Ja - Pilgerweg ist eine solche Zeit. Kein Urlaub. Diese Zeit ist bewusst zu wählen. Bewusst auch der Ort, der der jeweiligen Lebenssituation entspricht. Und es kann eine gute Entscheidung sein, für diese besondere Form eines Aufenthaltes Handy und Laptop zu Hause zu lassen und aufmerksam zu bleiben für das, was ich während dieser Tagen lese und in mich aufnehme. Eine gute Vorbereitung auf diese Zeit ist eine wichtige Voraussetzung, um mit größerer Ruhe ankommen und in den Tagesrhythmus einsteigen zu können. Die Einfachheit des klösterlichen Lebensstiles verhilft in eine größere Schlichtheit. Äußerlichkeiten verlieren an Bedeutung. Die Zeit - ein, zwei, drei Wochen, vielleicht sogar ein halbes Jahr - ist dafür da, mit diesem Weg des Wesentlichwerdens zu beginnen, Anfänger zu bleiben. Immer wieder dieses Bleiben. Stabilitas - eine der bedeutsamen Wegweisungen aus dem Evangelium. Sie gehört zu den Evangelischen Räten, nach denen bereits hunderte von Jahren Frauen und Männer leben und sich führen lassen auf dem Weg in die wirkliche Freiheit, die Gott schenkt.

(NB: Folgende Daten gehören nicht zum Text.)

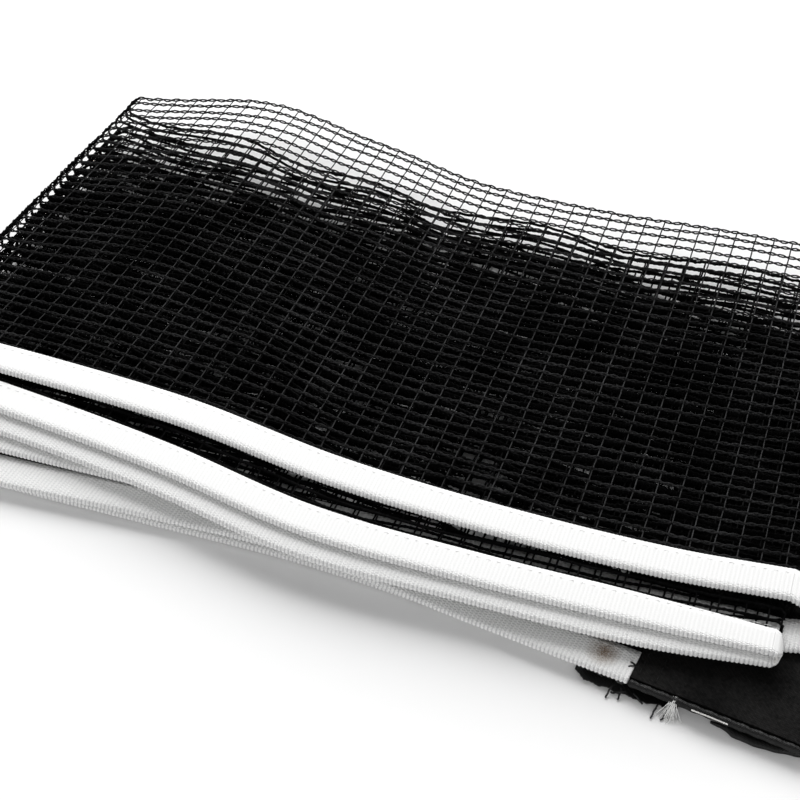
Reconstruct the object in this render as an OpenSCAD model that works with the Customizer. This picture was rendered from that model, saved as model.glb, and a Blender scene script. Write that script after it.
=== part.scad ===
// Table tennis net, taken off its posts and folded flat into six panels.
// The sheet is folded in half, and the doubled strip is folded in three.
// X runs along the pack, Y from the headband to the bottom edge of the net, Z up.

/* [Net sheet] */
// Height of the net, headband included
net_h = 152.5; // [150:0.5:156]
// Thickness of the netting over its yarns
netting_t = 1; // [0.6:0.1:1]
// Length of the folded pack over its outer folds
pack_l = 310; // [290:1:330]

/* [Headband] */
// Width of the ribbon that is folded over the top edge of the net
band_w = 11; // [10:0.5:15]
// Thickness of the folded ribbon with the tension cord in its nose
band_t = 2.4; // [2.2:0.1:2.6]
// Thickness of one ply of the ribbon
ribbon_t = 0.6; // [0.5:0.05:0.6]
// Diameter of the tension cord
cord_d = 1; // [0.8:0.1:1]

/* [Post sleeves] */
// Width of a sleeve along the net
sleeve_w = 52; // [45:1:53]
// Thickness of one ply of the sleeve cloth
sleeve_ply = 0.8; // [0.6:0.1:0.9]
// Depth of the seam that holds the end of the netting
seam_depth = 6; // [4:0.5:8]
// Distance of the lower sleeve behind the upper one
sleeve_step = 14; // [8:1:20]

/* [Open mesh] */
// Gaps along the top panel
gaps_long = 15; // [10:1:18]
// Gaps up the top panel
gaps_high = 11; // [8:1:13]
// Width of a strand of the top panel
strand_w = 2.4; // [1.5:0.1:3]
// Gaps along each panel below the top one
lower_gaps_long = 10; // [10:1:12]
// Gaps up each panel below the top one
lower_gaps_high = 4; // [4:1:6]
// Width of a strand below the top one, which leaves as much open as the real mesh has
lower_strand_w = 6.5; // [4:0.5:7]

/* [Folded stack] */
// Height of one level over the next at the headbands
band_pitch = 2.8; // [2.8:0.05:3.2]
// Height of one level over the next at the bottom edge of the net
edge_pitch = 1.3; // [1.3:0.05:1.6]
// Reach of the loose outer fold on the right past the inner one
outer_reach = 14; // [10:1:18]

/* [Hidden] */

band_color = [0.80, 0.80, 0.79];
netting_color = [0.07, 0.07, 0.08];
sleeve_color = [0.09, 0.08, 0.08];
piping_color = [0.13, 0.12, 0.12];
cord_color = [0.86, 0.85, 0.82];

// Levels of the stack, from the one that lies on the table, 0, to the top, 5.
// level_of[p] is the level of panel p + 1, counted along the sheet.
level_of = [0, 3, 4, 5, 2, 1];

// Resting line of each level's headband: its front Y at even stations from the left
// tip to the right tip, from the level on the table to the top one
front_line = [
    [-98.5, -97, -92.5, -88, -88, -90.5, -92.5],
    [-100.5, -99, -92.5, -87.5, -90.5, -93, -94.5],
    [-92, -88.5, -83.5, -79.5, -75, -70.5, -67.5],
    [-85.5, -84, -86.5, -92, -88.5, -83.5, -73.5],
    [-77.5, -78, -80.5, -86, -83.5, -78.5, -72.5],
    [-67, -64, -63, -67, -66, -61.5, -53]
];
// How much deeper the loose bottom edge of the top panel lies, at the same stations
top_slack = [-4, 10, 3, 0, 2.5, 6, 2.0];
// The cross threads lean along X with depth: the same at the left tip for every level,
// and at the right tip for each level its own
left_lean = 0.045;
right_lean = [0.069, 0.069, -0.11, -0.11, -0.11, -0.11];

near_y = -96;
far_y = 94;
fold_play = 0.2;
// Gap between an open panel and the closed fold next to it
mesh_play = 0.01;
left_tip = -160;
right_tip = left_tip + pack_l;
// Insets of the flat panels' ends: at the left folds, at the fold in the middle of
// the sheet, and the reach of the tight inner fold on the right
left_inset = 5.5;
middle_inset = 3;
right_reach = 3;
inner_tip_inset = 2.8;
left_crease = left_tip + left_inset;
right_crease = right_tip - right_reach - outer_reach;
// Level 2 clears the sleeves below it at the bottom edge of the net
edge_base = band_t / 2 + band_pitch + band_t / 2 + netting_t;
sleeve_x = [right_tip - sleeve_w - sleeve_step, right_tip - sleeve_w];
// How far a sleeve's body lies behind the front of the headband that it meets
sleeve_setback = 1.8;
sleeve_play = 0.1;
seam_play = 0.4;
tiny = 0.01;

// Start and end of the straight run of each panel along X
panel_x = [
    [left_crease + fold_play, sleeve_x[0]],
    [left_crease + fold_play, right_crease - fold_play],
    [left_tip + middle_inset, right_crease - fold_play],
    [left_tip + middle_inset, right_crease - fold_play],
    [left_crease + fold_play, right_crease - fold_play],
    [left_crease + fold_play, sleeve_x[1]]
];

// Folds: lower level, upper level, side (-1 left, 1 right) and tip of the outer face
folds = [
    [0, 3, -1, left_tip],
    [3, 4, 1, right_crease + right_reach],
    [4, 5, -1, left_tip],
    [2, 5, 1, right_tip],
    [1, 2, -1, left_tip + inner_tip_inset]
];
fold_start = [
    left_crease + fold_play, right_crease - fold_play, left_tip + middle_inset,
    right_crease - fold_play, left_crease + fold_play
];

run_steps = 14;
fold_steps = 12;
nose_steps = 5;

function mix(a, b, w) = a + (b - a) * w;

// Height of the middle of a level's cloth at a given Y
function near_z(level) = band_t / 2 + level * band_pitch;
function edge_z(level) = level < 2 ? near_z(level) : edge_base + (level - 2) * edge_pitch;
function level_z(level, y) = mix(near_z(level), edge_z(level), (y - near_y) / (far_y - near_y));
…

Zu diesen Weisungen gehört:
- die Armut, durch die das Leben seine Selbstverständlichkeit verliert und die uns in die Haltung der Dankbarkeit bringt. Sie holt uns weg vom Haben wollen und lässt uns unsere Geschöpflichkeit als Reichtum erfahren. Die Armut leben kann konkret bedeuten, schöpferisch mit meiner eigenen Begrenzung umzugehen und mit der jener Menschen, mit denen ich zusammenlebe. Sie bringt mich in eine Solidarität mit den Armen unserer Welt
- der Gehorsam, der den Menschen lehrt, die Stimme des Herzens zu lauschen, auf die Stimme Gottes, die hörbar wird durch Menschen und Situationen. Dieser Gehorsam ist dialogisch, frei von Willkür und Machtansprüchen: ich lausche auf das, was dem Leben dient.
- und dann die oft so falsch verstandene Jungfräulichkeit bzw. Keuschheit: eine klare und lautere Lebensgestaltung — ein Lebensausrichtung ohne Nebenabsichten und falsche Motive. Ich entdecke die Größe meiner Würde, die mir zusagt, mich nicht aus Leistung und menschlicher Beziehungen zu definieren, sondern aus der immer vorausgehenden Liebe Gottes. Es geht um das Fruchtbarwerden aus Gott. Diese Zeit im Kloster kann der Beginn sein, das Wort GOTTES wie zum ersten Mal wieder in die Hand zu nehmen, und die Ur-Kunde seiner Liebe mit in den Alltag zurückzunehmen, diese Gottesverheißung eines erfüllten und erlösten Lebens, die in jedem Menschen Wirklichkeit werden will.
Du hast mich geträumt, Gott, schöner als ich jetzt bin,
glücklicher als ich mich jetzt traue, freier als bei uns erIaubt.
Hör nicht auf
mich zu träumen, Gott,
Ich will nicht aufhören,
mich zu erinnern,
dass ich dein Baum bin,
gepflanzt an den Wasserbächen des Lebens

Dorothee Sölle

Eine Zeit im Kloster bedeutet Innehalten, Durchgehen, Aushalten, Leben teilen, Feiern. Wir brauchen solche Zeiten wie Brot und Wasser.
Und die Welt braucht sie: Menschen, die ihrer Berufung nachgehen und sie mutig leben in dieser Zeit, im je konkreten Alltag.